Invasive Species Compendium

Detailed coverage of invasive species threatening livelihoods and the environment worldwide

Abstract

Environmental conditions differently affect the wing size and shape of two blow fly species (Calliphoridae) of forensic importance in the Brazilian tropical ecosystems.

Abstract

Environmental pressures challenge the survivorship of wildlife, and adaptive ability is key to their success and establishment. However, it remains unclear how changes in environmental conditions affect the phenotypic plasticity of some species. Studies that consider the effect of the environment (e.g., climate changes) on species morphology are essential to better understand his potential resilience. Thus, Diptera species appear as an excellent model.
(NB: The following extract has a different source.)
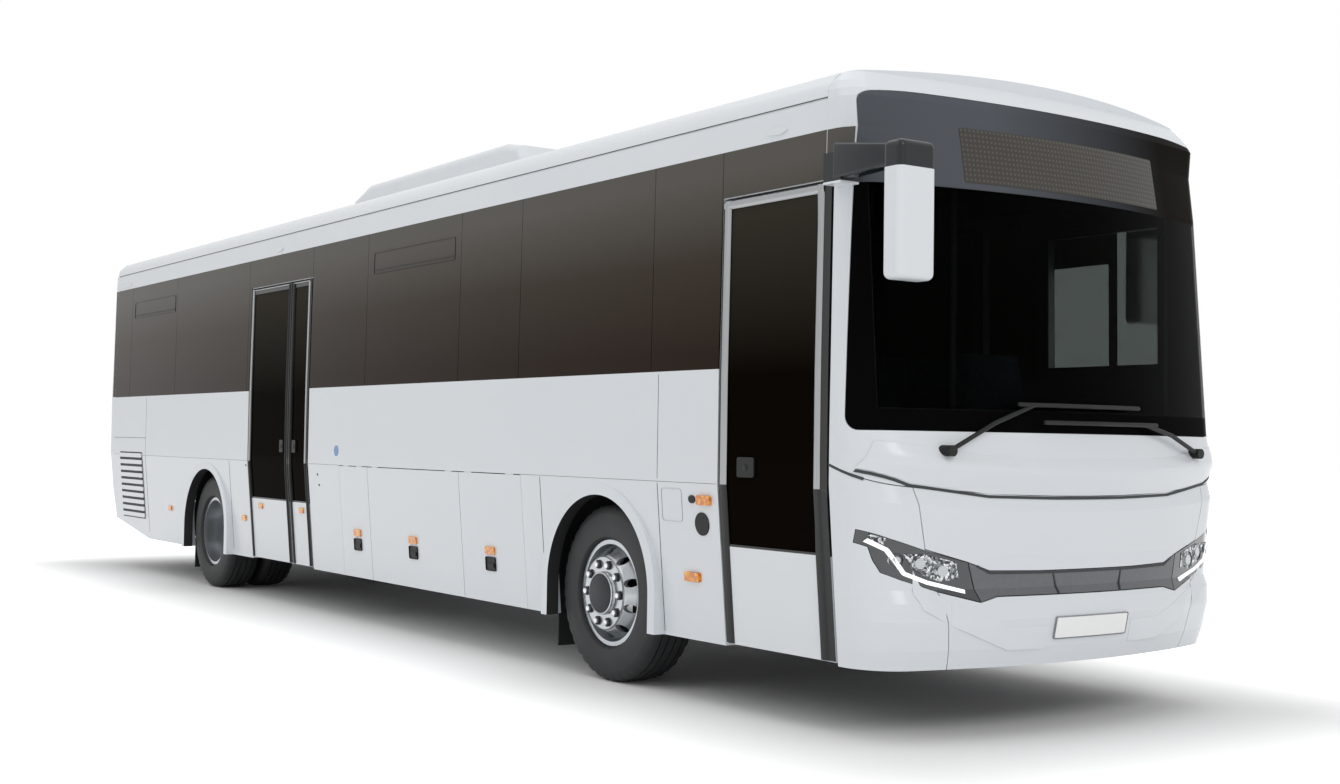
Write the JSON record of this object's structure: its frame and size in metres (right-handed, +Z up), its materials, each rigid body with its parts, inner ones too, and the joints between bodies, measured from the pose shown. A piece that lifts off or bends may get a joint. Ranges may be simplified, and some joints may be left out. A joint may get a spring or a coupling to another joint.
{
  "type": "coach bus",
  "caption": "White two-axle coach with folding-arm passenger doors, luggage flaps, tinted glazing, steered front wheels, twin rear wheels and a fitted passenger cabin.",
  "frame": {"origin": "on the ground under the middle of the coach's overall length, on its middle plane", "axes": "+X forward along the coach, +Y to its left, +Z up; wheels stand on z = 0"},
  "size_m": [12.2342, 2.95, 3.3999],
  "materials": {
    "white_paint": "gloss clear coat",
    "white_plastic": "gloss",
    "tinted_glass": "dark brown tint",
    "lamp_glass": "clear",
    "arch_rubber": "satin",
    "flap_rubber": "matte",
    "tyre_rubber": "matte",
    "wheel_chrome": "polished",
    "door_aluminium": "brushed",
    "arm_steel": "brushed",
    "cast_steel": "painted black",
    "chassis_black": "satin",
    "cast_engine": "matte",
    "floor_covering": "matte",
    "bay_sheet": "satin",
    "grille_plastic": "metallic grey",
    "red_lamp": "gloss",
    "amber_lamp": "gloss",
    "black_plastic": "matte",
    "dash_plastic": "matte",
    "seat_fabric": "woven"
  },
  "bodies": {
    "coach": {"chassis_frame": "chassis_black", "engine_block": "cast_engine", "front_axle": "chassis_black", "rear_axle": "chassis_black", "floor_deck": "floor_covering", "step_wells": "floor_covering", "wheel_boxes": "chassis_black", "luggage_bays": "bay_sheet", "wall_right": "white_paint", "wall_left": "white_paint", "roof_shell": "white_paint", "roof_unit": "white_plastic", "glazing_right": "tinted_glass", "glazing_left": "tinted_glass", "arch_trims": "arch_rubber", "front_frame": "white_paint", "front_mask": "white_paint", "front_corners": "white_paint", "front_bumper": "white_paint", "front_centre_panel": "white_paint", "grille_bar": "grille_plastic", "headlamps": "lamp_glass", "windscreen": "tinted_glass", "rear_mask": "white_paint", "rear_glass": "tinted_glass", "tail_lamps": "red_lamp", "side_lamps": "amber_lamp", "mirrors": "white_plastic", "wipers": "black_plastic", "dashboard": "dash_plastic", "steering_wheel": "black_plastic", "driver_seat": "seat_fabric", "passenger_seats": "seat_fabric", "mudflaps": "flap_rubber"},
    "front_door_arms": {"front_door_arms": "arm_steel"},
    "front_door": {"front_door_leaf": "door_aluminium", "front_door_glass": "tinted_glass"},
    "mid_door_rear_arms": {"mid_door_rear_arms": "arm_steel"},
    "mid_door_rear": {"mid_door_rear_leaf": "door_aluminium", "mid_door_rear_glass": "tinted_glass"},
    "mid_door_front_arms": {"mid_door_front_arms": "arm_steel"},
    "mid_door_front": {"mid_door_front_leaf": "door_aluminium", "mid_door_front_glass": "tinted_glass"},
    "flap_right_rear": {"flap_right_rear": "white_paint"},
    "flap_right_middle": {"flap_right_middle": "white_paint"},
    "flap_right_front": {"flap_right_front": "white_paint"},
    "flap_left_rear": {"flap_left_rear": "white_paint"},
    "flap_left_front": {"flap_left_front": "white_paint"},
    "engine_lid": {"engine_lid": "white_paint"},
    "steering_right": {"knuckle_right": "cast_steel"},
    "steering_left": {"knuckle_left": "cast_steel"},
    "wheel_front_right": {"rim_front_right": "wheel_chrome", "tyre_front_right": "tyre_rubber"},
    "wheel_front_left": {"rim_front_left": "wheel_chrome", "tyre_front_left": "tyre_rubber"},
    "wheel_rear_right": {"rim_rear_right": "wheel_chrome", "tyre_rear_right": "tyre_rubber"},
    "wheel_rear_left": {"rim_rear_left": "wheel_chrome", "tyre_rear_left": "tyre_rubber"}
  },
  "joints": [
    {"name": "steer_right", "type": "hinge", "parent": "coach", "child": "steering_right", "pos_m": [3.495, -0.9, 0.5], "axis": [0, 0, 1], "range_deg": [-40, 40]},
    {"name": "steer_left", "type": "hinge", "parent": "coach", "child": "steering_left", "pos_m": [3.495, 0.9, 0.5], "axis": [0, 0, 1], "range_deg": [-40, 40]},
    {"name": "spin_front_right", "type": "hinge", "parent": "steering_right", "child": "wheel_front_right", "pos_m": [3.495, -1.05, 0.5], "axis": [0, 1, 0], "continuous": true},
    {"name": "spin_front_left", "type": "hinge", "parent": "steering_left", "child": "wheel_front_left", "pos_m": [3.495, 1.05, 0.5], "axis": [0, 1, 0], "continuous": true},
    {"name": "spin_rear_right", "type": "hinge", "parent": "coach", "child": "wheel_rear_right", "pos_m": [-3.045, -1.05, 0.5], "axis": [0, 1, 0], "continuous": true},
    {"name": "spin_rear_left", "type": "hinge", "parent": "coach", "child": "wheel_rear_left", "pos_m": [-3.045, 1.05, 0.5], "axis": [0, 1, 0], "continuous": true},
    {"name": "front_door_swing", "type": "hinge", "parent": "coach", "child": "front_door_arms", "pos_m": [5.415, -1.1, 1.6], "axis": [0, 0, 1], "range_deg": [0, 120]},
    {"name": "front_door_keep", "type": "hinge", "parent": "front_door_arms", "child": "front_door", "pos_m": [4.915, -1.1, 1.6], "axis": [0, 0, 1], "range_deg": [-120, 0]},
    {"name": "mid_door_rear_swing", "type": "hinge", "parent": "coach", "child": "mid_door_rear_arms", "pos_m": [-1.91, -1.1, 1.6], "axis": [0, 0, -1], "range_deg": [0, 120]},
    {"name": "mid_door_rear_keep", "type": "hinge", "parent": "mid_door_rear_arms", "child": "mid_door_rear", "pos_m": [-1.45, -1.1, 1.6], "axis": [0, 0, -1], "range_deg": [-120, 0]},
    {"name": "mid_door_front_swing", "type": "hinge", "parent": "coach", "child": "mid_door_front_arms", "pos_m": [-0.77, -1.1, 1.6], "axis": [0, 0, 1], "range_deg": [0, 120]},
    {"name": "mid_door_front_keep", "type": "hinge", "parent": "mid_door_front_arms", "child": "mid_door_front", "pos_m": [-1.005, -1.1, 1.6], "axis": [0, 0, 1], "range_deg": [-120, 0]},
    {"name": "flap_right_rear_lift", "type": "hinge", "parent": "coach", "child": "flap_right_rear", "pos_m": [0.155, -1.276, 1.1465], "axis": [-1, 0, 0], "range_deg": [0, 90]},
    {"name": "flap_right_middle_lift", "type": "hinge", "parent": "coach", "child": "flap_right_middle", "pos_m": [1.115, -1.276, 1.1465], "axis": [-1, 0, 0], "range_deg": [0, 90]},
    {"name": "flap_right_front_lift", "type": "hinge", "parent": "coach", "child": "flap_right_front", "pos_m": [2.225, -1.276, 1.1465], "axis": [-1, 0, 0], "range_deg": [0, 90]},
    {"name": "flap_left_rear_lift", "type": "hinge", "parent": "coach", "child": "flap_left_rear", "pos_m": [0.545, 1.276, 1.1465], "axis": [1, 0, 0], "range_deg": [0, 90]},
    {"name": "flap_left_front_lift", "type": "hinge", "parent": "coach", "child": "flap_left_front", "pos_m": [1.915, 1.276, 1.1465], "axis": [1, 0, 0], "range_deg": [0, 90]},
    {"name": "engine_lid_lift", "type": "hinge", "parent": "coach", "child": "engine_lid", "pos_m": [-6.116, 0, 1.5565], "axis": [0, 1, 0], "range_deg": [0, 75]}
  ],
  "couplings": [
    {"joint": "steer_left", "follows": "steer_right", "ratio": 1},
    {"joint": "front_door_keep", "follows": "front_door_swing", "ratio": -1},
    {"joint": "mid_door_rear_keep", "follows": "mid_door_rear_swing", "ratio": -1},
    {"joint": "mid_door_front_keep", "follows": "mid_door_front_swing", "ratio": -1}
  ]
}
Here we investigated the effect of environmental conditions on wing size and shape within and between one native and one invasive blowfly species populations, along an ecoregional gradient in Brazil. For native species, wing size was affected by almost all environmental variables, while wing shape was unaffected. For invasive species, humidity best explained both wing size and wing shape variation. Our results show a differentiation between populations for both species, but a transversal comparison reveals that invasive species do not seem to be affected in the same way as the native species by climatic variations in the field. Temperature and humidity are the most significant environmental variables associated with differences in wing size and shape for invasive species, indicating an elevated climate tolerance of this species, which may be associated with its invasive characteristics and adaptive potential. Thus, our findings shed light on the importance of assessing the individual and compound effect of environmental variation and biological invasion on the adaptation of native species, since it is expected to increase 3°C with a 20% overall reduction in the amount of rainfall in the tropical region of Brazil by 2100.